♦ Mayor Villaraigosa nearly filled the Tom Bradley Room on the top of the City Hall tower with media there to hear him recite the accomplishments of his first 98 days in office. (Day 100 doesn't come until Saturday.) More than a dozen cameras, plus radio reporters and scribes from the Times, Daily News, Copley, AP, LAWeekly, Daily Journal, L.A. Business Journal, La Opinión, LA Independent, City News Service and several Korean language outlets came for the mayor's remarks. He spoke and took questions in English and Spanish. The LAT had four reporters on scene, the most of anyone. Fox-11's John Schwada got the mayor to say he intends to take control of the LAUSD in his first term, which became the headline. Sampling of the coverage: Times mainbar and schools sidebar, Daily News news story and editorial, Breeze mainbar and schools sider, Associated Press, NBC4, and La Opinión and Hoy in Spanish. Also: Pravda picked up Villaraigosa's harsh words for Gov. Schwarzenegger's state ballot measures.
♦ Also in the Times, Tina Daunt sums up 100 days of photo ops for Villaraigosa.
♦ There is no current credible terrorist threat against Los Angeles subway and rail lines, Villaraigosa said Thursday.
♦ The mayor has hired a press deputy who is trilingual in English, Spanish and Korean. She is Patricia Park, a recent USC grad.
♦ City Controller Laura Chick releases her management audit of the City Treasurer's office at 9:30 am.
♦ A Times editorial spins Adelphia's ongoing Spanish-language screw-ups as a good thing for somehow encouraging more interest in languages, instead of the poor service that most Adelphia customers (and Times readers) probably think it. Clever play with bilingual writing though.

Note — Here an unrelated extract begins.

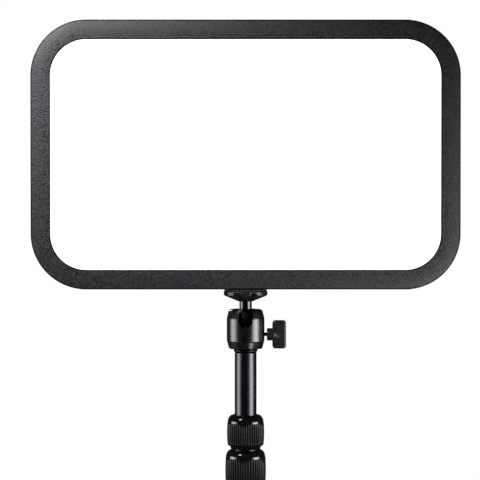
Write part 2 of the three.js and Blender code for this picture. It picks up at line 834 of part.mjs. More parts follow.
// Edge-lighting strips above and below the light guide: a narrow board with a row of emitters.
const stripLength = 2 * (screwColumn + 5);
const stripThickness = 0.8;
const stripGap = 1.2;
const emitters = 12;
const emitterHeight = 0.8;
function ledStrip(side) {
  const inner = panelHeight / 2 - guideInset + stripGap;
  const middle = -(guideDepth + guideThickness / 2);
  const board = block(0, side * (inner + stripThickness / 2), middle, [
    stripLength,
    stripThickness,
    guideThickness,
  ]);
  const pitch = stripLength / emitters;
  const chips = Array.from({ length: emitters }, (_, i) =>
    block((i + 0.5) * pitch - stripLength / 2, side * (inner - emitterHeight / 2 + 0.1), middle, [
      3.5,
      emitterHeight,
      2.8,
    ]),
  );
  return join(board, ...chips);
}
add(panel, "led_strip_top", ledStrip(1), whiteBoard);
add(panel, "led_strip_bottom", ledStrip(-1), whiteBoard);

// Rear cover: a shallow pan with a sloped edge, and the control housing that grows out of its foot.
const podMiddle = -panelHeight / 2 + podHeight / 2 + GAP;
const plateWidth = podWidth - 2 * plateSideMargin;
const plateHeight = podHeight - 2 * plateEndMargin;
const plateOpeningWidth = plateWidth - 2 * plateLedge;
const plateOpeningHeight = plateHeight - 2 * plateLedge;
const boardWidth = plateOpeningWidth - 2 * boardMargin;
const boardHeight = plateOpeningHeight - 2 * boardMargin + 2;
const inletFlangeRadius = inletRadius + inletFlange;
const podDepth = coverDepth + podRise;
const boardDepth = podDepth - plateThickness - boardSetBack;
const recessDepth = podDepth - plateThickness - GAP;
const plateScrewX = plateWidth / 2 - 5.5;
const plateScrewY = plateHeight / 2 - 5.5;
const plateScrews = [-1, 1].flatMap((right) =>
  [-1, 1].map((up) => [right * plateScrewX, podMiddle + up * plateScrewY]),
);
const inletX = podWidth / 2;
const inletY = podMiddle - 18;
const inletDepth = coverDepth + (podRise - podChamfer) / 2;
const dialY = podMiddle;
const dialOffset = plateOpeningWidth / 2 - dialRadius - dialMargin;
const buttonY = podMiddle - plateOpeningHeight / 2 + 12;
const slots = 9;
const slotPitch = 11;
const slotWidth = 4;
const slotHeight = 26;
const slotMiddle = panelHeight / 2 - 58;

function podOutline(inset) {
  return roundedOutline(podWidth - 2 * inset, podHeight - 2 * inset, podCorner - inset, 0, podMiddle);
}

function rearCover() {
  const pan = lofted([
    { outline: panelOutline(GAP + coverSlope), depth: coverDepth },
    { outline: panelOutline(GAP), depth: coverDepth - coverSlopeDepth },
    { outline: panelOutline(GAP), depth: coverStart },
  ]);
  const hollow = lofted([
    { outline: panelOutline(GAP + coverWall + coverSlope), depth: coverDepth - coverWall },
    { outline: panelOutline(GAP + coverWall), depth: coverDepth - coverSlopeDepth - coverWall / 2 },
    { outline: panelOutline(GAP + coverWall), depth: coverStart - 1 },
  ]);
  const pod = lofted([
    { outline: podOutline(podChamfer), depth: podDepth },
    { outline: podOutline(0), depth: podDepth - podChamfer },
    { outline: podOutline(0), depth: coverStart },
  ]);
  const podHollow = slab(podOutline(podWall), coverStart - 1, podDepth - podBackWall);
  const plateRecess = slab(
    roundedOutline(plateWidth + 2 * GAP, plateHeight + 2 * GAP, plateCorner + GAP, 0, podMiddle),
    recessDepth,
    podDepth + 1,
  );
  const opening = slab(
    roundedOutline(plateOpeningWidth, plateOpeningHeight, plateOpeningCorner, 0, podMiddle),
    podDepth - podBackWall - 1,
    podDepth,
  );
  const bossBack = mountDepth + insertRadius + 1.9;
  const insertBoss = block(0, -panelHeight / 2 + GAP + 8, -(coverStart + bossBack) / 2, [
    22,
    16,
    bossBack - coverStart,
  ]);
  const insertHole = rod(insertRadius + GAP, -panelHeight / 2 - 1, -panelHeight / 2 + insertLength + 1)
    .rotateX(-QUARTER)
    .translate(0, 0, -mountDepth);
  const coverPosts = coverScrews.map(([x, y]) => depthRod(5, x, y, coverStart, coverDepth - 1));
  const headPockets = coverScrews.map(([x, y]) => depthRod(screwHead + GAP, x, y, screwSeat, coverDepth + 1));
  const shankHoles = coverScrews.map(([x, y]) => depthRod(screwShank + GAP, x, y, coverStart - 1, coverDepth));
  const platePosts = plateScrews.map(([x, y]) => depthRod(3, x, y, boardDepth, podDepth - podBackWall + 0.5));
  const plateHoles = plateScrews.map(([x, y]) =>
    depthRod(screwShank + GAP, x, y, boardDepth + 1, podDepth),
  );
  const inletHole = crossRod(inletRadius + GAP, inletX - 6, inletX + 4).translate(0, inletY, -inletDepth);
  const vents = Array.from({ length: slots }, (_, i) =>
    block((i - (slots - 1) / 2) * slotPitch, slotMiddle, -coverDepth, [slotWidth, slotHeight, 6]),
  );
  const shell = cut(join(pan, pod), hollow, podHollow, plateRecess, opening);
  const posted = join(shell, insertBoss, ...coverPosts, ...platePosts);
  return cut(posted, insertHole, ...headPockets, ...shankHoles, ...plateHoles, inletHole, ...vents);
}
add(panel, "rear_cover", rearCover(), blackPlastic);

const insertFoot = -panelHeight / 2 + GAP + 0.2;
const insert = pipe(studRadius + GAP, insertRadius, insertFoot, insertFoot + insertLength, 16)
  .rotateX(-QUARTER)
  .translate(0, 0, -mountDepth);
add(panel, "mount_insert", insert, brass);

// A button-head machine screw along the panel's depth, its head and hex socket towards the back.
function machineScrew(x, y, seat, length) {
  const crown = -(seat + screwHeadHeight);
  const profile = [
    [0, crown],
    [screwHead - 0.9, crown],
    [screwHead, -(seat + screwHeadHeight / 2)],
    [screwHead, -seat],
    [screwShank, -seat],
    [screwShank, -(seat - length)],
    [0, -(seat - length)],
  ];
  return cut(turned(profile, 8), rod(screwSocket, crown - 1, crown + 1, 6)).translate(x, y, 0);
}
const coverScrewLength = screwSeat + GAP - bezelLip - 3.3;
const plateScrewLength = plateThickness + boardSetBack - 2.5;
coverScrews.forEach(([x, y], i) => {
  add(panel, `cover_screw_${i + 1}`, machineScrew(x, y, screwSeat + GAP, coverScrewLength), zincScrew);
});
plateScrews.forEach(([x, y], i) => {
  add(panel, `plate_screw_${i + 1}`, machineScrew(x, y, podDepth + GAP, plateScrewLength), zincScrew);
});

// Driver board with its coil, capacitors and the two switches under the buttons.
const switchTop = podDepth - plateThickness - 2 * GAP - 1.4 - buttonTravel - GAP;
function driverBoard() {
  const board = block(0, podMiddle, -(boardDepth + boardThickness / 2), [
    boardWidth,
    boardHeight,
    boardThickness,
  ]);
  const coil = depthRod(9, -30, podMiddle + 12, boardDepth - 8, boardDepth + 0.5);
  const capacitors = [-4, 8, 20].map((x) =>
    depthRod(4.5, x, podMiddle + 16, boardDepth - capacitorHeight, boardDepth + 0.5),
  );
  const chip = block(26, podMiddle - 12, -(boardDepth - 1), [12, 12, 2.5]);
  const terminal = block(-44, podMiddle - 14, -(boardDepth - 4), [10, 16, 8.5]);
  const switches = [-1, 1].map((side) =>
    block(side * buttonOffset, buttonY, -(boardDepth + boardThickness + switchTop) / 2, [
      6,
      6,
      switchTop - boardDepth - boardThickness + 0.4,
    ]),
  );
  return join(board, coil, ...capacitors, chip, terminal, ...switches);
}
add(panel, "driver_board", driverBoard(), circuitBoard);

// Control plate, with the holes for two dials and two buttons and the window's rebate.
const windowWidth = 40;
const windowHeight = 18;
const windowY = podMiddle + plateOpeningHeight / 2 - windowHeight / 2 - 7;
const windowThickness = 1;
const bushingRadius = 3.6;
const windowOutline = (grow) =>
  roundedOutline(windowWidth + 2 * grow, windowHeight + 2 * grow, 2.5 + grow, 0, windowY);
const plateFront = podDepth - plateThickness;
const controlPlate = cut(
  slab(roundedOutline(plateWidth, plateHeight, plateCorner, 0, podMiddle), plateFront, podDepth),
  ...plateScrews.map(([x, y]) => depthRod(screwShank + GAP, x, y, plateFront - 1, podDepth + 1)),
  ...[-1, 1].map((side) => depthRod(bushingRadius + GAP, side * dialOffset, dialY, plateFront - 1, podDepth + 1)),
  ...[-1, 1].map((side) => depthRod(buttonRadius + GAP, side * buttonOffset, buttonY, plateFront - 1, podDepth + 1)),
  slab(windowOutline(GAP), podDepth - windowThickness - GAP, podDepth + 1),
);
add(panel, "control_plate", controlPlate, blackPlastic);
add(panel, "display_window", slab(windowOutline(0), podDepth - windowThickness, podDepth), glossPlastic);

// A rotary encoder and the dial on its shaft; the shaft turns with the dial.
const shaftRadius = 2.5;
const encoderTop = podDepth + GAP;
function encoder(x) {
  const front = boardDepth + boardThickness + GAP;
  const back = plateFront - 0.5;
  const body = block(x, dialY, -(front + back) / 2, [12, 12, back - front]);
  const bushing = depthRod(bushingRadius, x, dialY, back - 0.5, encoderTop);
  const bore = depthRod(shaftRadius + GAP, x, dialY, front + 1.5, encoderTop + 1);
  return cut(join(body, bushing), bore);
}
function dial(x) {
  const foot = podDepth + 2 * GAP;
  const top = foot + dialHeight;
  const skirt = ribbed(
    [
      [dialRadius, -top + 0.8, 0],
      [dialRadius, -foot, 0.6],
    ],
    1,
    24,
    0.6,
  );
  const cap = turned([[0, -top], [dialRadius - 1.2, -top], [dialRadius - 0.4, -top + 0.9], [0, -top + 0.9]], FINE);
  const shaft = rod(shaftRadius, -top + 0.5, -(boardDepth + boardThickness + 2 * GAP + 1.5));
  return join(skirt, cap, shaft).translate(x, dialY, 0);
}
add(panel, "brightness_encoder", encoder(-dialOffset), blackPlastic);
add(panel, "colour_encoder", encoder(dialOffset), blackPlastic);
add(panel, "brightness_dial", dial(-dialOffset), blackAnodised);
add(panel, "colour_dial", dial(dialOffset), blackAnodised);

// A push button: a round cap held behind the plate by its flange.
function button(x) {
  const flangeTop = plateFront - GAP;
  return turned(
    [
      [0, -(podDepth + 1.5)],
      [buttonRadius - 0.6, -(podDepth + 1.5)],
      [buttonRadius, -(podDepth + 0.9)],
      [buttonRadius, -flangeTop],
      [buttonRadius + 1.5, -flangeTop],
      [buttonRadius + 1.5, -(flangeTop - 1.4)],
      [0, -(flangeTop - 1.4)],
    ],
    16,
  ).translate(x, buttonY, 0);
}
add(panel, "power_button", button(-buttonOffset), blackPlastic);
add(panel, "mode_button", button(buttonOffset), blackPlastic);

// Power inlet in the housing's side: a barrel socket with a thin flange and a centre pin.
function powerInlet() {
  const back = inletX - 14;
  const barrel = crossRod(inletRadius, back, inletX + 0.5, 16);
  const flange = crossRod(inletFlangeRadius, inletX + GAP, inletX + 1.3, 16);
  const hole = crossRod(inletHoleRadius, back + 2, inletX + 2, 16);
  const pin = crossRod(1.2, back + 1, inletX - 1, 8);
  return join(cut(join(barrel, flange), hole), pin).translate(0, inletY, -inletDepth);
}
add(panel, "dc_inlet", powerInlet(), glossPlastic);

export default light;
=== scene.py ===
from math import atan2, cos, pi, radians, sin, sqrt, tan

import bmesh
import bpy
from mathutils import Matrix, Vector


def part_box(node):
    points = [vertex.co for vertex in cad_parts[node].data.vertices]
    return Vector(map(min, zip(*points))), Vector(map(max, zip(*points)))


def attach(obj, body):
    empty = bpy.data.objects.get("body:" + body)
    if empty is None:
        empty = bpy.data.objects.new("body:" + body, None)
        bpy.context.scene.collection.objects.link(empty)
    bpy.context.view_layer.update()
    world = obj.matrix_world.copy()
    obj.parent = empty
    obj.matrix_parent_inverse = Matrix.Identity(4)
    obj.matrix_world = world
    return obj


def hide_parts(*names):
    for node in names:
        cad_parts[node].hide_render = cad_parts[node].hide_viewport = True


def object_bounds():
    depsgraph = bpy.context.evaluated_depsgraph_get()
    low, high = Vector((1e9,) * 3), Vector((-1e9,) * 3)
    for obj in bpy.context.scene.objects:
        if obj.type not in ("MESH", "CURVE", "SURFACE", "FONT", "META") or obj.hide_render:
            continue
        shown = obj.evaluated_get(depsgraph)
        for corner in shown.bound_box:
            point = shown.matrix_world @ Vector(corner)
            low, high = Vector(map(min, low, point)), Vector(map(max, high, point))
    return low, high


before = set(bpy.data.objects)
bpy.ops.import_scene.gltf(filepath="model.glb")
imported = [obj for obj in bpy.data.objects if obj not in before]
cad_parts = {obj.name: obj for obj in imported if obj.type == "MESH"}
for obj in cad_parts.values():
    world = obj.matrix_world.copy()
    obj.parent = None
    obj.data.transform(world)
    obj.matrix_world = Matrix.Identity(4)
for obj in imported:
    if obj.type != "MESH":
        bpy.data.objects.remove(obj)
cad_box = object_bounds()

# ----------------------------------------
# Clamp frame: one die casting in aluminium, a C with a round boss on top that the pole stands in.
# It is blasted and powder coated, so its edges are soft and its face has a fine orange peel.

MM = 0.001
TURN = 2 * pi


def corners(node):
    """A CAD node's lowest and highest corners in millimetres."""
    low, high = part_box(node)
    return Vector(low) / MM, Vector(high) / MM


def skin(name, rings, loop=False):
    """A closed mesh over rings of points in millimetres. The end rings are capped unless they loop."""
    sides = len(rings[0])
    faces = []
    for level in range(len(rings) if loop else len(rings) - 1):
        here = level * sides
        there = (level + 1) % len(rings) * sides
        for i in range(sides):
            j = (i + 1) % sides
            faces.append((here + i, here + j, there + j, there + i))
    if not loop:
        faces.append(tuple(range(sides)))
        faces.append(tuple(range((len(rings) - 1) * sides, len(rings) * sides)))
    mesh = bpy.data.meshes.new(name)
    mesh.from_pydata([[c * MM for c in point] for ring in rings for point in ring], [], faces)
    work = bmesh.new()
    work.from_mesh(mesh)
    bmesh.ops.remove_doubles(work, verts=work.verts, dist=1e-6)
    bmesh.ops.recalc_face_normals(work, faces=work.faces)
    work.to_mesh(mesh)
    work.free()
    piece = bpy.data.objects.new(name, mesh)
    bpy.context.collection.objects.link(piece)
    return piece


def turned(name, profile, sides=96, axis="Z", centre=(0, 0, 0), loop=False, shape=None):
    """A profile of (radius, height) points turned about an axis. The shape function, if there is
    one, gives the radius and height to use at each angle."""
    rings = []
    for radius, height in profile:
        ring = []
        for i in range(sides):
            angle = TURN * i / sides
            r, h = shape(angle, radius, height) if shape else (radius, height)
            across, up = r * cos(angle), r * sin(angle)
            point = {"X": (h, across, up), "Y": (up, h, across), "Z": (across, up, h)}[axis]
            ring.append([c + p for c, p in zip(centre, point)])
        rings.append(ring)
    return skin(name, rings, loop)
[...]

♦ Claude Brodesser at FishbowlLA apparently reported first that Ruth Vitale and David Dinerstein were fired by Paramount Classics. [Movie City News says it was first by two hours.]
♦ Blogging.la's Jeff Koga shot a whole lot of pictures of Fiona Apple performing and talking last night at Tower Records on Sunset. Guess he likes her. Easy to see why.
♦ Hollywood Reporter music editor Chris Morris has picked up a side gig trying out as host of "Watusi Rodeo," Indie 103.1's weekly Americana show. It airs Sunday from 11 am to 1 pm.
♦ Bay Area politics blogger Chris Nolan and friends have morphed their site into Spot-on.com. Nolan is the print convert who coined the term stand alone journalist. One of her friends is Josh Trevino, the war blogger formerly known as Tacitus. I like their design.
♦ Did I mention that the Best of L.A. issue of LA Weekly is bound, has 392 pages and weighs at least a pound? Mack Reed attends and covers last night's Weekly party.
♦ That mansion that burned down in Pasadena was not the Batman house, but it was a Batman house. More significantly, it was a Paul R. Williams house.
♦ The axe continues to fall in Tribune land. The Baltimore Sun is eliminating its Beijing and London bureaus.